# Information provided start

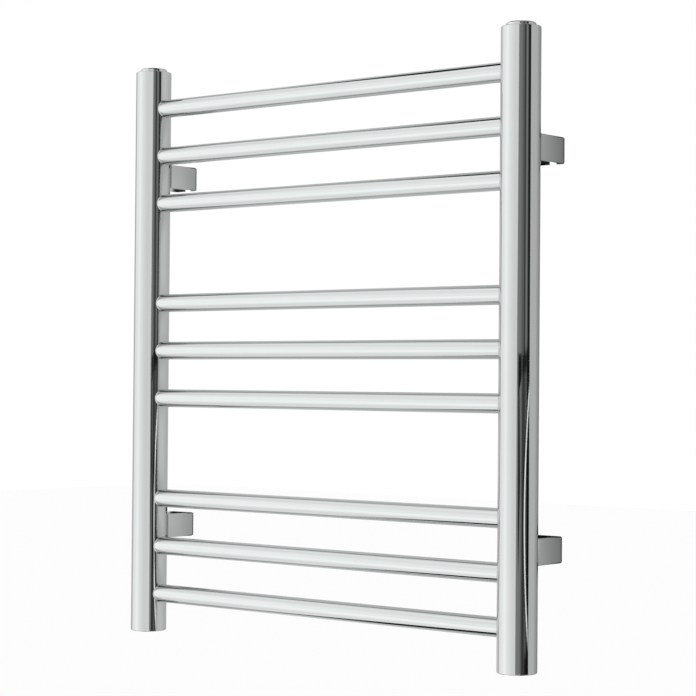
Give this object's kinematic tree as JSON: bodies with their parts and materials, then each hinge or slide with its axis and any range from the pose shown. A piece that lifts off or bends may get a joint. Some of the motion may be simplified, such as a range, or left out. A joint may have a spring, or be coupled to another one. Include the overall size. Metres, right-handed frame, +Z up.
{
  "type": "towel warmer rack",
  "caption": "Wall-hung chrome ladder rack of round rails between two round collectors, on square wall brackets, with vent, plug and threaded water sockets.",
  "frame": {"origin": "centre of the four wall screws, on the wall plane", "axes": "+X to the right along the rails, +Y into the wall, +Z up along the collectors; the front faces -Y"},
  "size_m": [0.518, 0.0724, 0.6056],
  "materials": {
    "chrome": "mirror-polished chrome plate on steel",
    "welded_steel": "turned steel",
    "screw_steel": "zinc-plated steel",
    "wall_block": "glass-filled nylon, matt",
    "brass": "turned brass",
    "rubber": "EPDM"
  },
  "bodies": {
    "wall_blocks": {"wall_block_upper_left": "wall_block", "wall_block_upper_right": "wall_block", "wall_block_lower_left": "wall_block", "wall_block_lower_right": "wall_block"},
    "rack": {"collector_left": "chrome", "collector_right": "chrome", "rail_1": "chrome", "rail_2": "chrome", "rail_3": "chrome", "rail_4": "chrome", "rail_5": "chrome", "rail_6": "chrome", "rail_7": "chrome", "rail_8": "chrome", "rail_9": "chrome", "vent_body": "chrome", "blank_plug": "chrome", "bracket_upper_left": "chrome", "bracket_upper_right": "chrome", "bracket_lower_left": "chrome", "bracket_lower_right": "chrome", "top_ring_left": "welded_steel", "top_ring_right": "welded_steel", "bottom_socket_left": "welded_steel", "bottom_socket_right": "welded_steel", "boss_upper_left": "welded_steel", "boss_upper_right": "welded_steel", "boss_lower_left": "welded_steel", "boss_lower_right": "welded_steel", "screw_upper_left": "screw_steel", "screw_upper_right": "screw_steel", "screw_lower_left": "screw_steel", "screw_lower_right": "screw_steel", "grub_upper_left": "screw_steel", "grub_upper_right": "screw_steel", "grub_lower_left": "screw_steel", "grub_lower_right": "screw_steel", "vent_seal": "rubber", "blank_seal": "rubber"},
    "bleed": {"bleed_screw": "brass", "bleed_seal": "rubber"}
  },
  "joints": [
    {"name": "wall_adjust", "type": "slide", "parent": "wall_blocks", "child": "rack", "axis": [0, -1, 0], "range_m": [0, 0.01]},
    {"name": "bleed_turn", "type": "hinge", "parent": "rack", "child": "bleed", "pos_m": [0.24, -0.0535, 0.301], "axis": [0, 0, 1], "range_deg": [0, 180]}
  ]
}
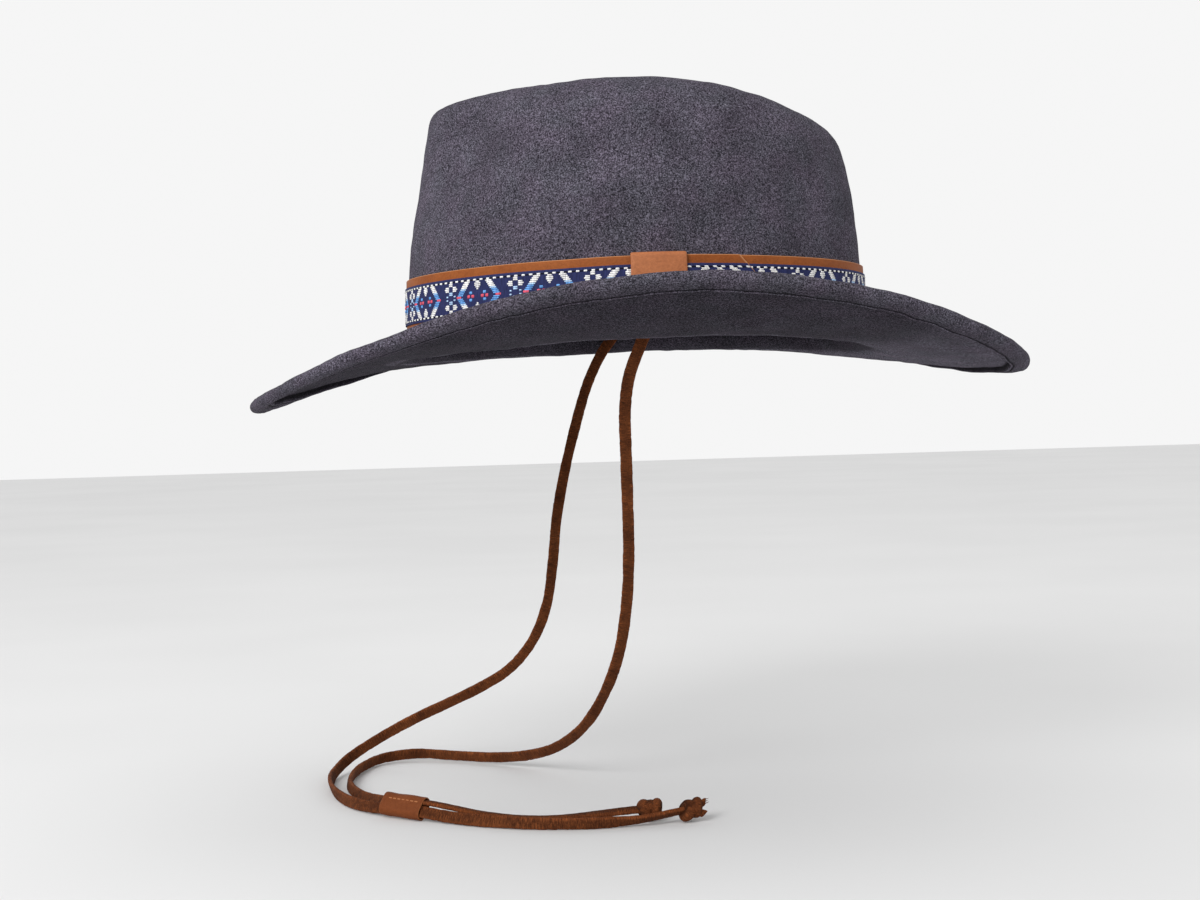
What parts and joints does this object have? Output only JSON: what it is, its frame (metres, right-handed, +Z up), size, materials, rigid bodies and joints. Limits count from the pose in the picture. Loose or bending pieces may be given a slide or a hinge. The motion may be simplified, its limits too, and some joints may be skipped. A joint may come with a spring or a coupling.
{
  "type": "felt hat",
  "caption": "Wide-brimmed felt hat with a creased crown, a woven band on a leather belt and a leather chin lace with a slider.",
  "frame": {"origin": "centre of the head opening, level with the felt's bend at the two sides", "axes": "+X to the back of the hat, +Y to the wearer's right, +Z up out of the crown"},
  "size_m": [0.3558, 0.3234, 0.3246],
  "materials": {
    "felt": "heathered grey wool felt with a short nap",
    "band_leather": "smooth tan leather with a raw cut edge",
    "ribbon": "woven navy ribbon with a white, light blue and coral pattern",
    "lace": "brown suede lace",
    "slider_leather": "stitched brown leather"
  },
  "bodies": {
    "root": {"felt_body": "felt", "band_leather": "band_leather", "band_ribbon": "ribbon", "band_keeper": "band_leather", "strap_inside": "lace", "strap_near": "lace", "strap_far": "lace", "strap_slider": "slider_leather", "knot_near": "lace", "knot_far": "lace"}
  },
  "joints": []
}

# Information provided end

Set down nothing but the lines from the one with "What parts and" through the end of the records, keeping each line exactly as written and including both ends.

What parts and joints does this object have? Output only JSON: what it is, its frame (metres, right-handed, +Z up), size, materials, rigid bodies and joints. Limits count from the pose in the picture. Loose or bending pieces may be given a slide or a hinge. The motion may be simplified, its limits too, and some joints may be skipped. A joint may come with a spring or a coupling.
{
  "type": "felt hat",
  "caption": "Wide-brimmed felt hat with a creased crown, a woven band on a leather belt and a leather chin lace with a slider.",
  "frame": {"origin": "centre of the head opening, level with the felt's bend at the two sides", "axes": "+X to the back of the hat, +Y to the wearer's right, +Z up out of the crown"},
  "size_m": [0.3558, 0.3234, 0.3246],
  "materials": {
    "felt": "heathered grey wool felt with a short nap",
    "band_leather": "smooth tan leather with a raw cut edge",
    "ribbon": "woven navy ribbon with a white, light blue and coral pattern",
    "lace": "brown suede lace",
    "slider_leather": "stitched brown leather"
  },
  "bodies": {
    "root": {"felt_body": "felt", "band_leather": "band_leather", "band_ribbon": "ribbon", "band_keeper": "band_leather", "strap_inside": "lace", "strap_near": "lace", "strap_far": "lace", "strap_slider": "slider_leather", "knot_near": "lace", "knot_far": "lace"}
  },
  "joints": []
}